Perang dipicu pada Oktober 2023 ketika Hamas melancarkan serangan ke Israel selatan, menewaskan setidaknya 1.139 orang dan menyandera lebih dari 200 orang, menurut data Israel. Sejak itu, serangan militer Israel di Gaza telah menewaskan lebih dari 59.000 warga Palestina, kebanyakan perempuan dan anak-anak, menurut otoritas kesehatan di wilayah terkepung itu.
Israel dan AS Boikot Pertemuan
Meski tekanan internasional pada Israel untuk menghentikan perang semakin besar, Israel dan AS tidak ikut serta dalam pertemuan ini.
Kementerian Luar Negeri AS menyebut acara tiga hari ini "tidak produktif dan tidak tepat waktu," bahkan sebagai "aksi pencitraan" yang justru mempersulit perdamaian.

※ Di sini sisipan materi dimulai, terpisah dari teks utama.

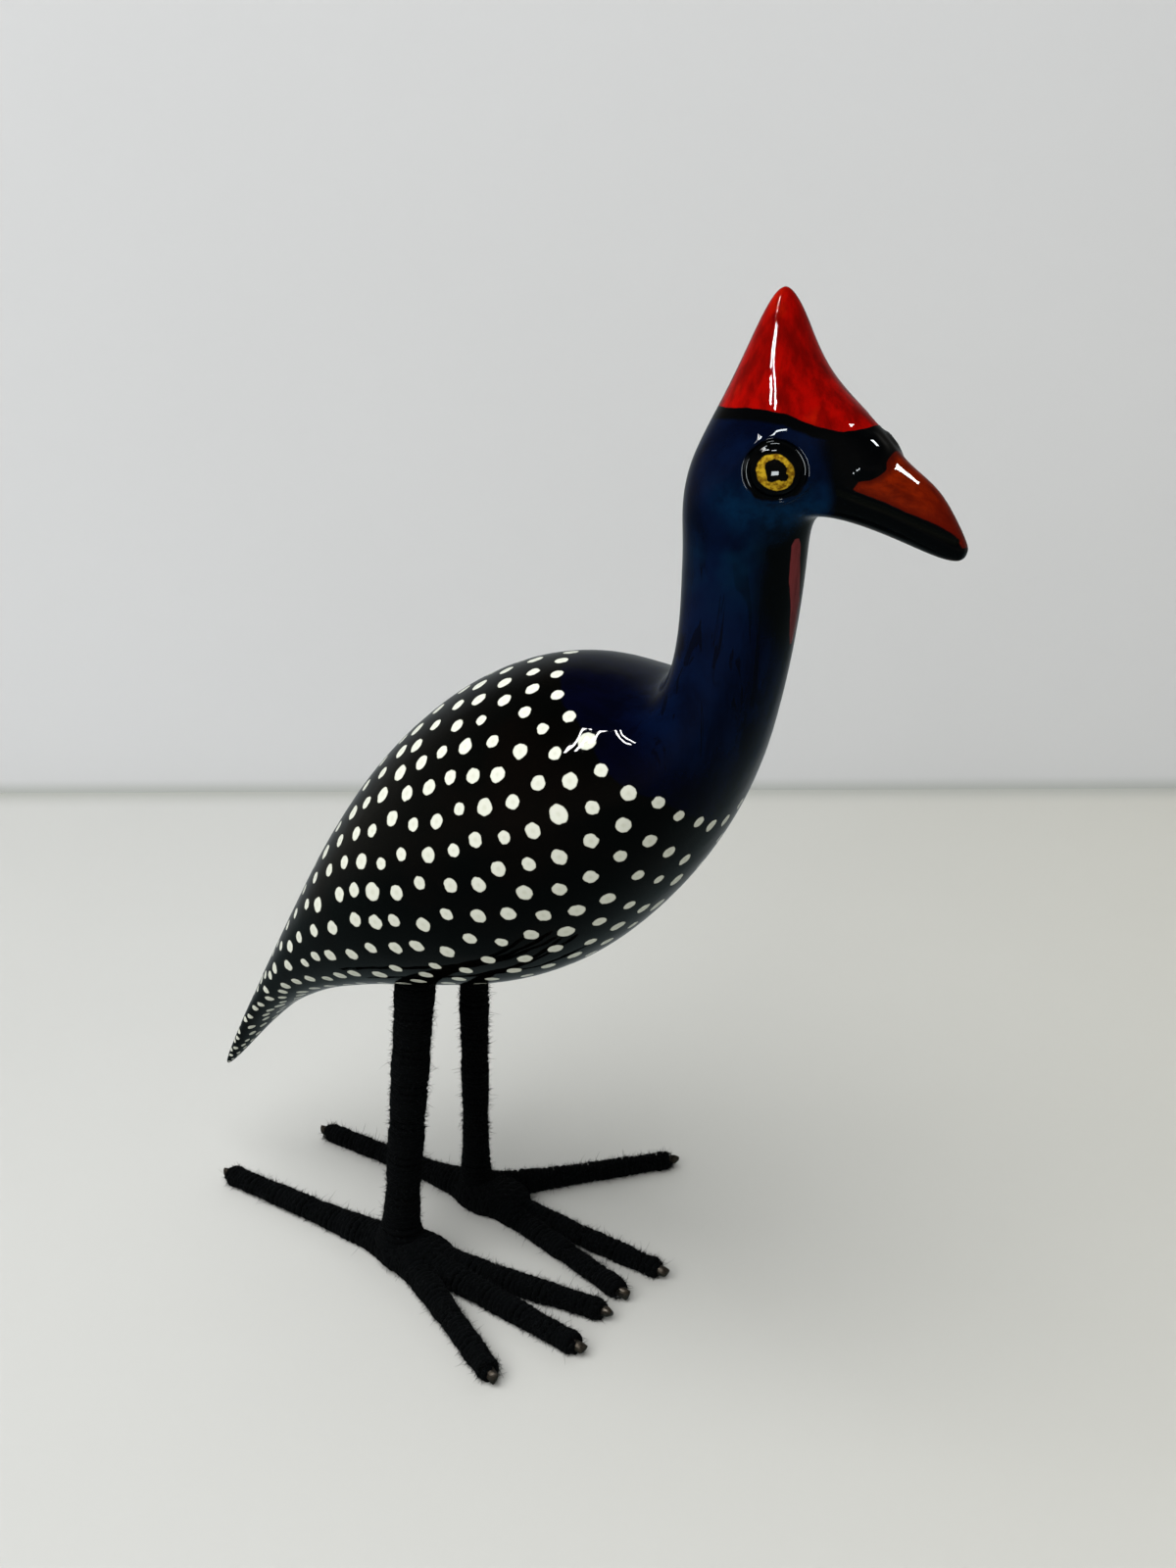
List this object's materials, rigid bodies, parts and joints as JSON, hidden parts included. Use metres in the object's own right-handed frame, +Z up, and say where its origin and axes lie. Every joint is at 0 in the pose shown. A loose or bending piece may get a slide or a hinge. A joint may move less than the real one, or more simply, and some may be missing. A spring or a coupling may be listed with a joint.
{
  "type": "carved wooden bird",
  "caption": "Carved, painted and lacquered wooden guinea fowl with a dotted body and a red casque, standing on wire legs wound with black yarn.",
  "frame": {"origin": "middle of the whole bird's footprint box, on the floor it stands on", "axes": "+X the way the bird looks, +Y its left side, +Z up"},
  "size_m": [0.1738, 0.0888, 0.2002],
  "materials": {
    "lacquered_wood": "painted and gloss lacquered",
    "steel_wire": "bare cut wire",
    "black_wool": "wound wool yarn"
  },
  "bodies": {
    "root": {"carved_bird": "lacquered_wood", "right_leg_wire": "steel_wire", "left_leg_wire": "steel_wire", "right_leg_yarn": "black_wool", "left_leg_yarn": "black_wool"}
  },
  "joints": []
}
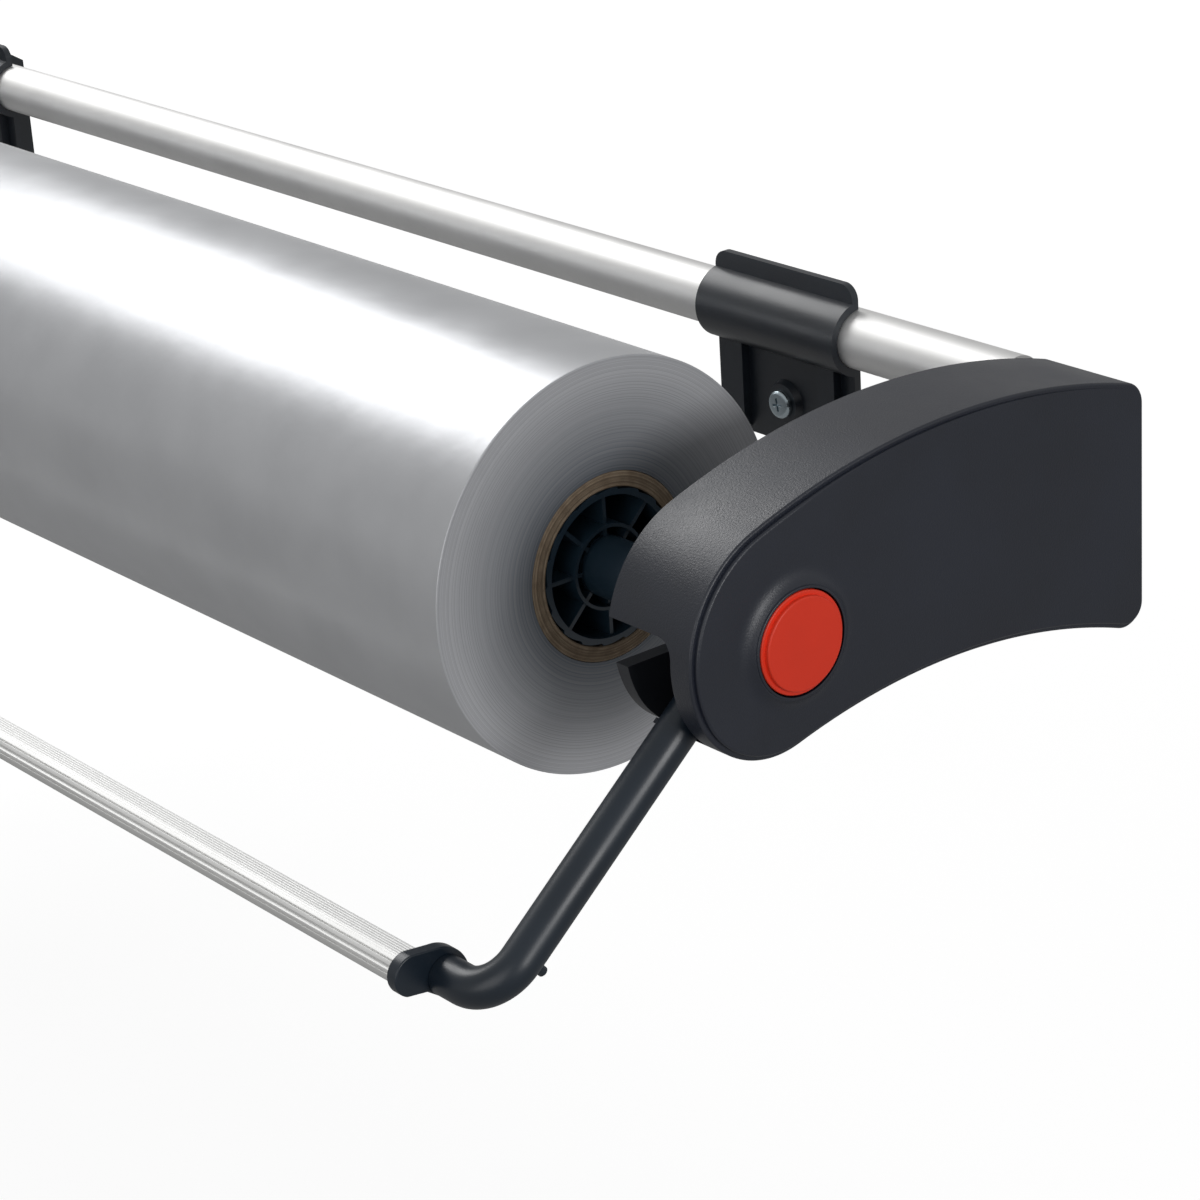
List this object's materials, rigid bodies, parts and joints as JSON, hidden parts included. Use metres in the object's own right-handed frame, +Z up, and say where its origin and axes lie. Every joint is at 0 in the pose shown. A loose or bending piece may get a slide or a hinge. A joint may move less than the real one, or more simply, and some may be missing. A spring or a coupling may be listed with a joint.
{
  "type": "paper roll dispenser",
  "caption": "Wall-hung dispenser for a wide film or paper roll: tube frame, moulded side housings with release buttons, and a tear bar on two swinging arms.",
  "frame": {"origin": "on the wall plane, midway along the roll, at the middle height of the two brackets", "axes": "+X along the roll to the right seen from the front, +Y into the wall, +Z up"},
  "size_m": [1.2666, 0.4049, 0.2446],
  "materials": {
    "cover_plastic": "fine-textured anthracite moulding",
    "bracket_plastic": "satin near-black moulding",
    "inner_plastic": "satin near-black moulding",
    "plug_plastic": "satin blue-black moulding",
    "arm_plastic": "smooth satin blue-black",
    "red_plastic": "satin red moulding",
    "nylon": "natural nylon",
    "anodised_aluminium": "satin anodised, drawn lengthwise",
    "zinc_steel": "bright zinc plate",
    "spring_steel": "oiled spring wire",
    "blade_steel": "ground stainless strip",
    "cardboard": "wound brown board",
    "silver_film": "satin metallised film"
  },
  "bodies": {
    "frame": {"carrier_tube": "anodised_aluminium", "side_cover_right": "cover_plastic", "side_cover_left": "cover_plastic", "inner_plate_right": "inner_plastic", "inner_plate_left": "inner_plastic", "axle_bush_right": "nylon", "axle_bush_left": "nylon", "button_spring_right": "spring_steel", "button_spring_left": "spring_steel", "arm_retainer_right": "spring_steel", "arm_retainer_left": "spring_steel", "tube_screw_right": "zinc_steel", "tube_screw_left": "zinc_steel", "cover_screw_1_right": "zinc_steel", "cover_screw_1_left": "zinc_steel", "cover_screw_2_right": "zinc_steel", "cover_screw_2_left": "zinc_steel", "cover_screw_3_right": "zinc_steel", "cover_screw_3_left": "zinc_steel", "cover_screw_4_right": "zinc_steel", "cover_screw_4_left": "zinc_steel", "clamp_plate_right": "bracket_plastic", "clamp_plate_left": "bracket_plastic", "wall_block_right": "bracket_plastic", "wall_block_left": "bracket_plastic", "clamp_screw_right": "zinc_steel", "clamp_screw_left": "zinc_steel", "clamp_nut_right": "zinc_steel", "clamp_nut_left": "zinc_steel"},
    "cutter": {"cutter_arm_right": "arm_plastic", "cutter_arm_left": "arm_plastic", "stop_peg_right": "arm_plastic", "stop_peg_left": "arm_plastic", "end_cap_right": "arm_plastic", "end_cap_left": "arm_plastic", "cutter_bar": "anodised_aluminium", "saw_blade": "blade_steel"},
    "roll": {"roll_axle": "zinc_steel", "cardboard_core": "cardboard", "paper_roll": "silver_film", "core_plug_right": "plug_plastic", "core_plug_left": "plug_plastic", "spacer_sleeve_right": "plug_plastic", "spacer_sleeve_left": "plug_plastic"},
    "button_right": {"release_button_right": "red_plastic"},
    "button_left": {"release_button_left": "red_plastic"},
    "latch_right": {"axle_latch_right": "nylon"},
    "latch_left": {"axle_latch_left": "nylon"}
  },
  "joints": [
    {"name": "roll_spin", "type": "hinge", "parent": "frame", "child": "roll", "pos_m": [0, -0.2235, -0.033], "axis": [1, 0, 0], "continuous": true},
    {"name": "cutter_swing", "type": "hinge", "parent": "frame", "child": "cutter", "pos_m": [0, -0.2235, -0.033], "axis": [-1, 0, 0], "range_deg": [0, 40]},
    {"name": "button_right_press", "type": "slide", "parent": "frame", "child": "button_right", "axis": [-1, 0, 0], "range_m": [0, 0.006], "stiffness_N_per_m": 600, "springref_m": -0.004, "deforming": ["button_spring_right"]},
    {"name": "button_left_press", "type": "slide", "parent": "frame", "child": "button_left", "axis": [1, 0, 0], "range_m": [0, 0.006], "stiffness_N_per_m": 600, "springref_m": -0.004, "deforming": ["button_spring_left"]},
    {"name": "latch_right_drop", "type": "slide", "parent": "frame", "child": "latch_right", "axis": [0, 0, -1], "range_m": [0, 0.006]},
    {"name": "latch_left_drop", "type": "slide", "parent": "frame", "child": "latch_left", "axis": [0, 0, -1], "range_m": [0, 0.006]}
  ],
  "couplings": [
    {"joint": "latch_right_drop", "follows": "button_right_press", "ratio": 1},
    {"joint": "latch_left_drop", "follows": "button_left_press", "ratio": 1}
  ]
}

Dorongan diplomasi ini disebut "hadiah untuk terorisme" dalam pernyataan AS, yang juga menilai janji Macron mengakui Palestina "kontraproduktif."
Dalam jumpa pers, Pangeran Faisal menyerukan keterlibatan Presiden AS Donald Trump dalam menyelesaikan konflik. "Saya yakin keterlibatan AS, terutama Presiden Trump, bisa menjadi katalis untuk mengakhiri krisis di Gaza dan—dalam jangka panjang—menyelesaikan konflik Israel-Palestina," katanya.
Marwan Bishara, analis politik senior Al Jazeera, menyatakan kekuatan regional tampaknya punya pengaruh terbatas atas situasi di Gaza. "Arab Saudi, Mesir, Yordania, dan lainnya tak mampu mengubah keadaan. Mereka lemah dan tak bisa berbuat banyak atas apa yang terjadi di Gaza."
PBB sejak lama mendukung visi dua negara berdampingan dengan batas aman dan diakui. Palestina menginginkan negara di Tepi Barat, Yerusalem Timur, dan Jalur Gaza—wilayah yang direbut Israel dalam perang 1967 melawan negara-negara Arab tetangga.
Pada Mei tahun lalu, Majelis Umum PBB secara besar-besaran mendukung upaya Palestina menjadi anggota penuh PBB dengan mengakui kelayakannya dan merekomendasikan Dewan Keamanan PBB "mempertimbangkan kembali masalah ini secara positif." Resolusi ini dapat 143 suara mendukung dan 9 menolak.
Hasil voting ini menjadi indikator global dukungan bagi Palestina setelah AS memveto keanggotaan penuh mereka di Dewan Keamanan PBB beberapa pekan sebelumnya.